Sunset over the museum

This picture was taken on June 30th (the evening before Canada Day) is a view of the Ottawa River and Musée des Civilisations in Gatineau from Parliament Hill on the Ottawa bank. The view from The Hill is always worth seeing. In the distance are the Gatineau Hills.

At present an exhibition at the museum, called Portés par le Fleuve (Moving with the River) shows the history of another great Canadian river, the St. Lawrence, with which the Ottawa River eventually merges.
"The exhibition retraces the river’s historic path with the Iroquois' thousand-year presence on the land, Franco-Aboriginal alliances, growth of a French settlement in the St. Lawrence Valley and multi-ethnic European immigration for which Québec served as a gateway."
The exhibition is on until March 2014.

Thursday, July 25, 2013

Athletes on the water

An article in the Ottawa Citizen yesterday described two oarsmen who get up very early each morning to row on the Ottawa River. One of them, Dean, is the nephew of our friend Carol; I have mentioned him in a previous post in this blog. What the article doesn't say is that he's going to keep this up day by day until November (so he told us)!

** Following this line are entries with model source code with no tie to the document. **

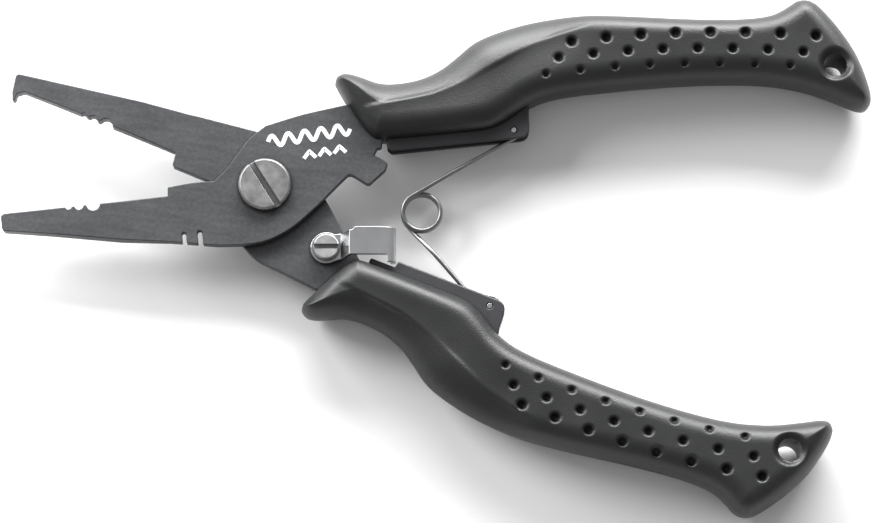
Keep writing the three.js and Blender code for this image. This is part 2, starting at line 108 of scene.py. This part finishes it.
INNER_ROW_RISE = {1: 0.1, -1: 0}  # rise of the inner row from one column to the next
HOLE = Vector((110.6, 11.6))
HOLE_RADIUS = 2.2
HOLE_FUNNEL = 3.5  # radius where the countersink begins
FUNNEL_DEPTH = 1.3
SPRING_SLOT = ((30, 4), (30, 7.7), (44, 8.9), (51, 8.9), (51, 4))  # hidden inside the web
SLOT_HALF = 1.1

# Spring
WIRE_RADIUS = 0.42
COIL_RADIUS = 3.6
COIL_PITCH = 0.97
COIL_TURNS = 2
EYE_RADIUS = 1.05  # upper leg's, close on its pin
LOOSE_EYE_RADIUS = 1.6  # lower leg's, which floats on its pin
LOOSE_EYE_SHIFT = 0.49  # how far it starts off the pin, towards the bite line
EYE_TURN = math.radians(280)
EYE_STEPS = 28
LEG_STEPS = 24
COIL_STEPS = 120
WIRE_SIDES = 14

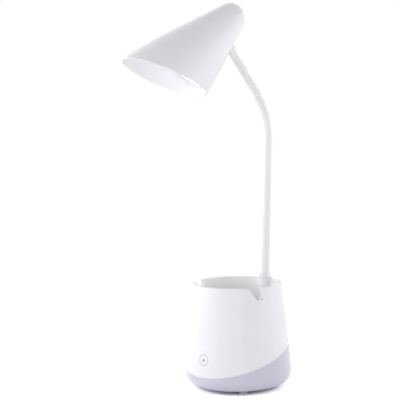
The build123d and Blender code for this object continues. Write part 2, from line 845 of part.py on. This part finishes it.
# Light module: spreader, board, diodes, reflector, diffuser, ring and screws
board_station = spreader_station + spreader_thickness
face_station = board_station + led_board_thickness
flange_station = ledge_station + ledge_thickness
with BuildPart() as heat_spreader:
    with BuildSketch(station_plane(spreader_station)):
        Circle(spreader_radius)
        Circle(module_wire_hole, mode=Mode.SUBTRACT)
        with Locations(*module_places):
            Circle(screw_radius + fit, mode=Mode.SUBTRACT)
    extrude(amount=spreader_thickness)
with BuildPart() as led_board:
    with BuildSketch(station_plane(board_station)):
        Circle(led_board_radius)
        with Locations(*module_places):
            Circle(screw_radius + fit, mode=Mode.SUBTRACT)
    extrude(amount=led_board_thickness)
with BuildPart() as led_chips:
    with BuildSketch(station_plane(face_station)):
        with PolarLocations(led_outer_circle, led_outer_count, start_angle=led_turn):
            Rectangle(led_depth, led_width)
        with PolarLocations(led_inner_circle, led_inner_count):
            Rectangle(led_depth, led_width)
    extrude(amount=led_thickness)
with BuildPart() as module_screws:
    with BuildSketch(station_plane(face_station)):
        with Locations(*module_places):
            Circle(module_screw_head)
    extrude(amount=screw_head_height)
    with BuildSketch(station_plane(face_station)):
        with Locations(*module_places):
            Circle(screw_radius)
    extrude(amount=-module_screw_length)
with BuildPart() as reflector:
    with BuildSketch(shade_plane):
        with BuildLine():
            Polyline(
                (face_station, reflector_inner_radius),
                (flange_station, ledge_inner_radius - fit - reflector_wall),
                (flange_station + reflector_flange, ledge_inner_radius - fit - reflector_wall),
                (flange_station + reflector_flange, ledge_inner_radius - fit),
                (flange_station, ledge_inner_radius - fit),
                (face_station, reflector_inner_radius + reflector_wall),
                close=True,
            )
        make_face()
    revolve(axis=Axis(shade_plane.origin, shade_axis))
    add(shade_disc(shade_wall + fit, flange_station, reflector_flange))
    with BuildSketch(station_plane(flange_station)):
        Circle(ledge_inner_radius - fit - reflector_wall)
    extrude(amount=reflector_flange, mode=Mode.SUBTRACT)
with BuildPart() as diffuser:
    add(shade_disc(shade_wall + fit, flange_station + reflector_flange, diffuser_thickness))
ring_station = flange_station + reflector_flange + diffuser_thickness
with BuildPart() as diffuser_ring:
    add(shade_disc(shade_wall + fit, ring_station, ring_thickness))
    with BuildSketch(station_plane(ring_station)):
        Circle(ring_inner_radius)
    extrude(amount=ring_thickness, mode=Mode.SUBTRACT)
lead_offset = hub_top - hub_seat - flange_thickness - shade_stud_length / 2
with BuildPart() as shade_lead:
    with BuildLine():
        FilletPolyline(
            shade_point - tip_axis * lead_offset,
            shade_point,
            shade_point + shade_axis * (board_station - shade_station),
            radius=lead_bend,
        )
    with BuildSketch(Plane(origin=shade_point - tip_axis * lead_offset, z_dir=tip_axis)):
        Circle(lead_radius)
    sweep()

pieces = {
    "outer_shell": outer_shell,
    "base_skirt": base_skirt,
    "cup_liner": cup_liner,
    "bottom_cover": bottom_cover,
    "foot_pads": foot_pads,
    "cover_screws": cover_screws,
    "weight_plate": weight_plate,
    "battery_cell": battery_cell,
    "battery_tabs": battery_tabs,
    "battery_cradle": battery_cradle,
    "control_board": control_board,
    "board_screws": board_screws,
    "usb_socket": usb_socket,
    "touch_key": touch_key,
    "indicator_lens": indicator_lens,
    "touch_board": touch_board,
    "touch_pad": touch_pad,
    "neck_socket": neck_socket,
    "neck_stud": neck_stud,
    "neck_nut": neck_nut,
    "base_lead": base_lead,
    "shade_shell": shade_shell,
    "shade_stud": shade_stud,
    "shade_nut": shade_nut,
    "heat_spreader": heat_spreader,
    "led_board": led_board,
    "led_chips": led_chips,
    "module_screws": module_screws,
    "reflector": reflector,
    "diffuser": diffuser,
    "diffuser_ring": diffuser_ring,
    "shade_lead": shade_lead,
}
for name, piece in pieces.items():
    piece.part.label = name
    export_step(piece.part, f"parts/{name}.step")
for section in neck_parts:
    export_step(section, f"parts/{section.label}.step")
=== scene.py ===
import bpy
import bmesh
import json
from itertools import product
from math import cos, pi, radians, sin
from mathutils import Matrix, Vector


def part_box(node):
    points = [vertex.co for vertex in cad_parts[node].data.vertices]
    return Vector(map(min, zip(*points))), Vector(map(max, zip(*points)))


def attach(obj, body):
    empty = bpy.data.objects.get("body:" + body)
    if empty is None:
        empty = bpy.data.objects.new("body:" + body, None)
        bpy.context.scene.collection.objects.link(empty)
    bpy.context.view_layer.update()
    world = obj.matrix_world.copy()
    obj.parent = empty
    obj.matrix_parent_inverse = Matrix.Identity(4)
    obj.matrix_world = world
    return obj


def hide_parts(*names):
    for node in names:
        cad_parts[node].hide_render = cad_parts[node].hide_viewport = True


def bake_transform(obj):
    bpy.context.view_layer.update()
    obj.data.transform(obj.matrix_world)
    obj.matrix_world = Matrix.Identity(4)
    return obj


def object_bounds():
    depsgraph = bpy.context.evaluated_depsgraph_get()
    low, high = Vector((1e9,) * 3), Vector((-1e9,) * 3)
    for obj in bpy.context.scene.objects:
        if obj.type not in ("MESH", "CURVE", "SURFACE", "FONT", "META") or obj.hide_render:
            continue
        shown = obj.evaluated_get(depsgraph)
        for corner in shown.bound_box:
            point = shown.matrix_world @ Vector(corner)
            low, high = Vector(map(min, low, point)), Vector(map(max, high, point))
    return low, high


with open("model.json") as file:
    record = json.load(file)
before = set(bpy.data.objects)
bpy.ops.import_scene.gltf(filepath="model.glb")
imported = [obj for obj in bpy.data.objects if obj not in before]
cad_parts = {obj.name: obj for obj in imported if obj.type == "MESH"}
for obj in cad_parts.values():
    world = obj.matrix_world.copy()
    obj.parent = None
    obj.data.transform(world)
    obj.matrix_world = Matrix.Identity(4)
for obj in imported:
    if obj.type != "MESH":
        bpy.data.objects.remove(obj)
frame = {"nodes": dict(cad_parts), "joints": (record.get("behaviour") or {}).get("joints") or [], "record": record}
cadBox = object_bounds()
nodes = frame["nodes"]
sameSpot = 1e-7  # points nearer than this are one point
onAxis = 1e-6
print("frame loaded:", len(nodes), "nodes")


def newNode(tree, kind, place, **settings):
    node = tree.nodes.new(kind)
    node.location = place
    for name, value in settings.items():
        setattr(node, name, value)
    return node


def setInputs(node, values):
    for name, value in values.items():
        socket = node.inputs[name]
        socket.default_value = (*value, 1.0) if socket.type == "RGBA" else value


def wire(tree, *pairs):
    for source, target in pairs:
        tree.links.new(source, target)


# the two noise patterns under every finish, and where the colour ramp starts and ends
moulding = {
    "cloud": {"Detail": 4.0, "Roughness": 0.55},
    "grain": {"Detail": 6.0, "Roughness": 0.6},
    "darkStop": 0.3,
    "lightStop": 0.7,
}


def moulded(name, look):
    # plain moulded finish: faint cloudiness in the colour, fine grain in the gloss and the surface
    material = bpy.data.materials.new(name)
    material.use_nodes = True
    tree = material.node_tree
    shader = tree.nodes["Principled BSDF"]
    setInputs(shader, look["shader"])
    place = newNode(tree, "ShaderNodeTexCoord", (-1300, 0))
    cloud = newNode(tree, "ShaderNodeTexNoise", (-1050, 250))
    setInputs(cloud, {"Scale": look["cloudScale"], **moulding["cloud"]})
    colours = newNode(tree, "ShaderNodeValToRGB", (-800, 250))
    darkEnd, lightEnd = colours.color_ramp.elements
    darkEnd.position = moulding["darkStop"]
    darkEnd.color = (*look["dark"], 1)
    lightEnd.position = moulding["lightStop"]
    lightEnd.color = (*look["light"], 1)
    grain = newNode(tree, "ShaderNodeTexNoise", (-1050, -100))
    setInputs(grain, {"Scale": look["grainScale"], **moulding["grain"]})
    gloss = newNode(tree, "ShaderNodeMapRange", (-800, -100))
    setInputs(gloss, {"To Min": look["gloss"][0], "To Max": look["gloss"][1]})
    bump = newNode(tree, "ShaderNodeBump", (-500, -350))
    setInputs(bump, {"Strength": look["bump"], "Distance": look["bumpDepth"]})
    wire(
        tree,
        (place.outputs["Object"], cloud.inputs["Vector"]),
        (place.outputs["Object"], grain.inputs["Vector"]),
        (cloud.outputs["Fac"], colours.inputs["Fac"]),
        (colours.outputs["Color"], shader.inputs["Base Color"]),
        (grain.outputs["Fac"], gloss.inputs["Value"]),
        (gloss.outputs["Result"], shader.inputs["Roughness"]),
        (grain.outputs["Fac"], bump.inputs["Height"]),
        (bump.outputs["Normal"], shader.inputs["Normal"]),
    )
    return material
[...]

Incidentally, the day after I published that previous blogpost the new docks that had been stolen from the Rowing Club in May were retrieved and returned safely to their rightful place.

Wednesday, July 24, 2013

One of our sunsets

Here is our view from the Minto Bridges last night, looking towards the Gatineau Hills.

Monday, July 22, 2013

Full moon over a full river

The thunderstorms on Friday left a lot of water on the ground and the Rideau River banks have since overflowed in places, which is unusual for midsummer. We walked out onto the boat launching dock in our park last night and I put a hand into the water which after the sunny day was as warm as water in a bath tub. Our walk had been longer than usual because we wanted to see how the flood had affected the Rideau Falls––we made a detour and saw the golden brown flood pouring over. The spray made a rainbow above the falls. The wind had dropped completely which made for perfect riverside conditions and the full moon, when it rose behind Cummings Bridge, was crystal clear. We'd seen the moon the night before as well, from the Minto Bridges, with families of geese swimming in a line in the moonlight, still awake.

Thursday, July 18, 2013

Bullfrog chorus

On our walk by the Rideau River yesterday evening we stopped to find out what a group of people were staring at over the wall by the tennis courts in Stanley Park. (50-60 years ago, this wall used to be one side of a swimming pool in the river, the Flat Rock Pool, also called Les Trois Piscines.)

The answer was bullfrogs, lots of them, sitting on the weeds in shallow water and making their distinctive noise. One of the human crowd was croaking in imitation; probably a mating call, we warned him. Looking carefully, we could see these large and rather ugly frogs blowing out the air sacs in their neck as they made the calls. Someone said that they eat smaller frogs; I hadn't known that.